## TASK INSTRUCTIONS
Emit the entire listing verbatim.
################
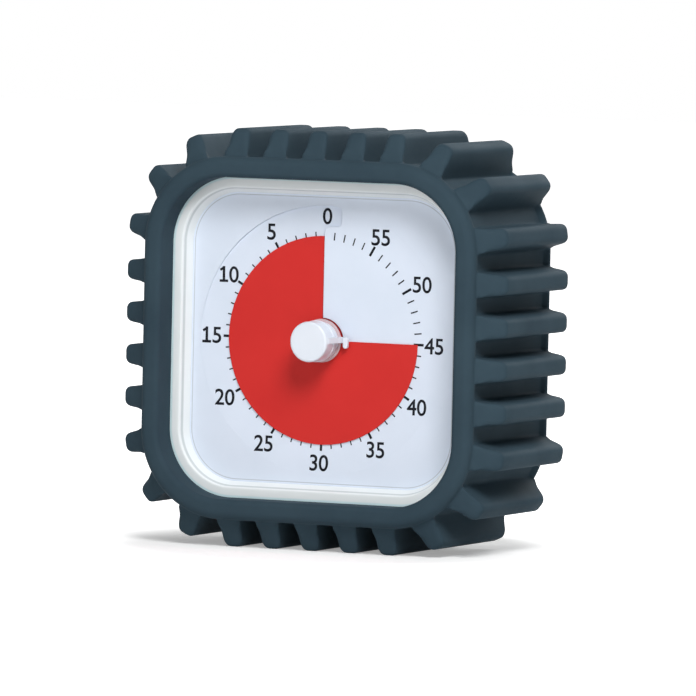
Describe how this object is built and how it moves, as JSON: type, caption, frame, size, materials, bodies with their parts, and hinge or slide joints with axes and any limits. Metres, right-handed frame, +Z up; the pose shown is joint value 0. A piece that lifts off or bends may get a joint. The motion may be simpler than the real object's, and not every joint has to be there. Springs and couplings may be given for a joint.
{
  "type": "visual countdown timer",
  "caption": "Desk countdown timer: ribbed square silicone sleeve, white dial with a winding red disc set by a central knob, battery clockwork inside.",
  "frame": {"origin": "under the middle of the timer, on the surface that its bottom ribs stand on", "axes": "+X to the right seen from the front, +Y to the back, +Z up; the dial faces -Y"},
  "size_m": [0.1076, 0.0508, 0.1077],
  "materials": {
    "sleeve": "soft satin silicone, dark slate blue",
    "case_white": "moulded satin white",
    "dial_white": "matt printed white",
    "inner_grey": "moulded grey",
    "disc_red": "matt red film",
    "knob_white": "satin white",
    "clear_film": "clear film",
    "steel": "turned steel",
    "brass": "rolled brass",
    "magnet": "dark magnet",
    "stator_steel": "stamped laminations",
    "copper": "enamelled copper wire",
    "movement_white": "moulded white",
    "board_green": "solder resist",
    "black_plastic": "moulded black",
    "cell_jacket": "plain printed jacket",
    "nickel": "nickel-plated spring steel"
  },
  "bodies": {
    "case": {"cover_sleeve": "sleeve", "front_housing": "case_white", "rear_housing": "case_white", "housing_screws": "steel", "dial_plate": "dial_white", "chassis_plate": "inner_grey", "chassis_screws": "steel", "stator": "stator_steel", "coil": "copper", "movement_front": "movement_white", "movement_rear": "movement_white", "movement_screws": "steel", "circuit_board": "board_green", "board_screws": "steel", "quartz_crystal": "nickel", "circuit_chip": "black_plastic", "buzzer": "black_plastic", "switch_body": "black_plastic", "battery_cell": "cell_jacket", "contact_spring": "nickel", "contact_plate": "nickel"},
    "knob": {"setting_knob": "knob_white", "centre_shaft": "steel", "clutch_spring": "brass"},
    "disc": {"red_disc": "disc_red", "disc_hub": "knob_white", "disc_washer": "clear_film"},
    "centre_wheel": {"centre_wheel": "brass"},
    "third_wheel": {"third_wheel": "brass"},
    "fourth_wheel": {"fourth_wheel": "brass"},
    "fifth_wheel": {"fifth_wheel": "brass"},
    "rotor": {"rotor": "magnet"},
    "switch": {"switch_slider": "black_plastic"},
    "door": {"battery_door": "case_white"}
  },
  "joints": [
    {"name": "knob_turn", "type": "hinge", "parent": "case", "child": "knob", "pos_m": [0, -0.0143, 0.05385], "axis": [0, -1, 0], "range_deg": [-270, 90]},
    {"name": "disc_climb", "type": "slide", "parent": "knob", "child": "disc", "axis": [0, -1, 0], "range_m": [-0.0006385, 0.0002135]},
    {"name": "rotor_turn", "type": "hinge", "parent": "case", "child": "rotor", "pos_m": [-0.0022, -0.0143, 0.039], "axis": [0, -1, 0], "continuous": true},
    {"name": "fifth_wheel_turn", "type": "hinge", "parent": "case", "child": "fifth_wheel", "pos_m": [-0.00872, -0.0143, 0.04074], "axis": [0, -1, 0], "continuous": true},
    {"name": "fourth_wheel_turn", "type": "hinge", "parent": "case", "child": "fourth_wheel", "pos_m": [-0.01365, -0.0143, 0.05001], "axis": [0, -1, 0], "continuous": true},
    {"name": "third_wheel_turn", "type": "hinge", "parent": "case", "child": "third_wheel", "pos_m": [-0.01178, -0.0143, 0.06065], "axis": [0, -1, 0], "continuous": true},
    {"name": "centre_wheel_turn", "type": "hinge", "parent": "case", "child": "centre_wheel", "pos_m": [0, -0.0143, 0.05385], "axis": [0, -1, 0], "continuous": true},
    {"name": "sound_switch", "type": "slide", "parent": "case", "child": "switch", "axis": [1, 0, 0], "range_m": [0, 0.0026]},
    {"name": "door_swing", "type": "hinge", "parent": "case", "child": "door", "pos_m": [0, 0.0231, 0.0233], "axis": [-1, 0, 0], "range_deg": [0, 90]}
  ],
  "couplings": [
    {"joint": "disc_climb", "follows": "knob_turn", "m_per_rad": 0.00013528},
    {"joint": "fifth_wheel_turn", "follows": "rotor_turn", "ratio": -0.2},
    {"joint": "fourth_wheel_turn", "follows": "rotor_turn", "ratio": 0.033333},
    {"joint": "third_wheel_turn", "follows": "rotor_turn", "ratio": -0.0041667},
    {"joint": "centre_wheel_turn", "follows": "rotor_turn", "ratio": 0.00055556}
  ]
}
################
## THE RESPONSE
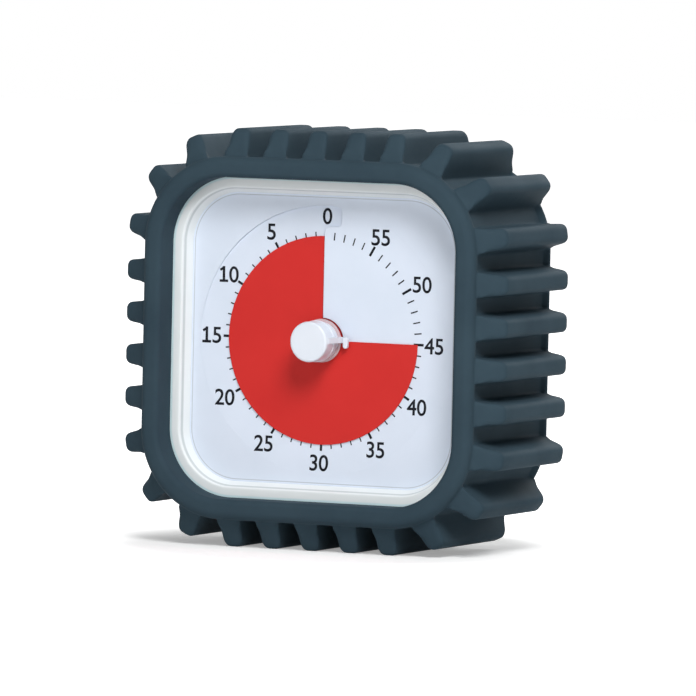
Describe how this object is built and how it moves, as JSON: type, caption, frame, size, materials, bodies with their parts, and hinge or slide joints with axes and any limits. Metres, right-handed frame, +Z up; the pose shown is joint value 0. A piece that lifts off or bends may get a joint. The motion may be simpler than the real object's, and not every joint has to be there. Springs and couplings may be given for a joint.
{
  "type": "visual countdown timer",
  "caption": "Desk countdown timer: ribbed square silicone sleeve, white dial with a winding red disc set by a central knob, battery clockwork inside.",
  "frame": {"origin": "under the middle of the timer, on the surface that its bottom ribs stand on", "axes": "+X to the right seen from the front, +Y to the back, +Z up; the dial faces -Y"},
  "size_m": [0.1076, 0.0508, 0.1077],
  "materials": {
    "sleeve": "soft satin silicone, dark slate blue",
    "case_white": "moulded satin white",
    "dial_white": "matt printed white",
    "inner_grey": "moulded grey",
    "disc_red": "matt red film",
    "knob_white": "satin white",
    "clear_film": "clear film",
    "steel": "turned steel",
    "brass": "rolled brass",
    "magnet": "dark magnet",
    "stator_steel": "stamped laminations",
    "copper": "enamelled copper wire",
    "movement_white": "moulded white",
    "board_green": "solder resist",
    "black_plastic": "moulded black",
    "cell_jacket": "plain printed jacket",
    "nickel": "nickel-plated spring steel"
  },
  "bodies": {
    "case": {"cover_sleeve": "sleeve", "front_housing": "case_white", "rear_housing": "case_white", "housing_screws": "steel", "dial_plate": "dial_white", "chassis_plate": "inner_grey", "chassis_screws": "steel", "stator": "stator_steel", "coil": "copper", "movement_front": "movement_white", "movement_rear": "movement_white", "movement_screws": "steel", "circuit_board": "board_green", "board_screws": "steel", "quartz_crystal": "nickel", "circuit_chip": "black_plastic", "buzzer": "black_plastic", "switch_body": "black_plastic", "battery_cell": "cell_jacket", "contact_spring": "nickel", "contact_plate": "nickel"},
    "knob": {"setting_knob": "knob_white", "centre_shaft": "steel", "clutch_spring": "brass"},
    "disc": {"red_disc": "disc_red", "disc_hub": "knob_white", "disc_washer": "clear_film"},
    "centre_wheel": {"centre_wheel": "brass"},
    "third_wheel": {"third_wheel": "brass"},
    "fourth_wheel": {"fourth_wheel": "brass"},
    "fifth_wheel": {"fifth_wheel": "brass"},
    "rotor": {"rotor": "magnet"},
    "switch": {"switch_slider": "black_plastic"},
    "door": {"battery_door": "case_white"}
  },
  "joints": [
    {"name": "knob_turn", "type": "hinge", "parent": "case", "child": "knob", "pos_m": [0, -0.0143, 0.05385], "axis": [0, -1, 0], "range_deg": [-270, 90]},
    {"name": "disc_climb", "type": "slide", "parent": "knob", "child": "disc", "axis": [0, -1, 0], "range_m": [-0.0006385, 0.0002135]},
    {"name": "rotor_turn", "type": "hinge", "parent": "case", "child": "rotor", "pos_m": [-0.0022, -0.0143, 0.039], "axis": [0, -1, 0], "continuous": true},
    {"name": "fifth_wheel_turn", "type": "hinge", "parent": "case", "child": "fifth_wheel", "pos_m": [-0.00872, -0.0143, 0.04074], "axis": [0, -1, 0], "continuous": true},
    {"name": "fourth_wheel_turn", "type": "hinge", "parent": "case", "child": "fourth_wheel", "pos_m": [-0.01365, -0.0143, 0.05001], "axis": [0, -1, 0], "continuous": true},
    {"name": "third_wheel_turn", "type": "hinge", "parent": "case", "child": "third_wheel", "pos_m": [-0.01178, -0.0143, 0.06065], "axis": [0, -1, 0], "continuous": true},
    {"name": "centre_wheel_turn", "type": "hinge", "parent": "case", "child": "centre_wheel", "pos_m": [0, -0.0143, 0.05385], "axis": [0, -1, 0], "continuous": true},
    {"name": "sound_switch", "type": "slide", "parent": "case", "child": "switch", "axis": [1, 0, 0], "range_m": [0, 0.0026]},
    {"name": "door_swing", "type": "hinge", "parent": "case", "child": "door", "pos_m": [0, 0.0231, 0.0233], "axis": [-1, 0, 0], "range_deg": [0, 90]}
  ],
  "couplings": [
    {"joint": "disc_climb", "follows": "knob_turn", "m_per_rad": 0.00013528},
    {"joint": "fifth_wheel_turn", "follows": "rotor_turn", "ratio": -0.2},
    {"joint": "fourth_wheel_turn", "follows": "rotor_turn", "ratio": 0.033333},
    {"joint": "third_wheel_turn", "follows": "rotor_turn", "ratio": -0.0041667},
    {"joint": "centre_wheel_turn", "follows": "rotor_turn", "ratio": 0.00055556}
  ]
}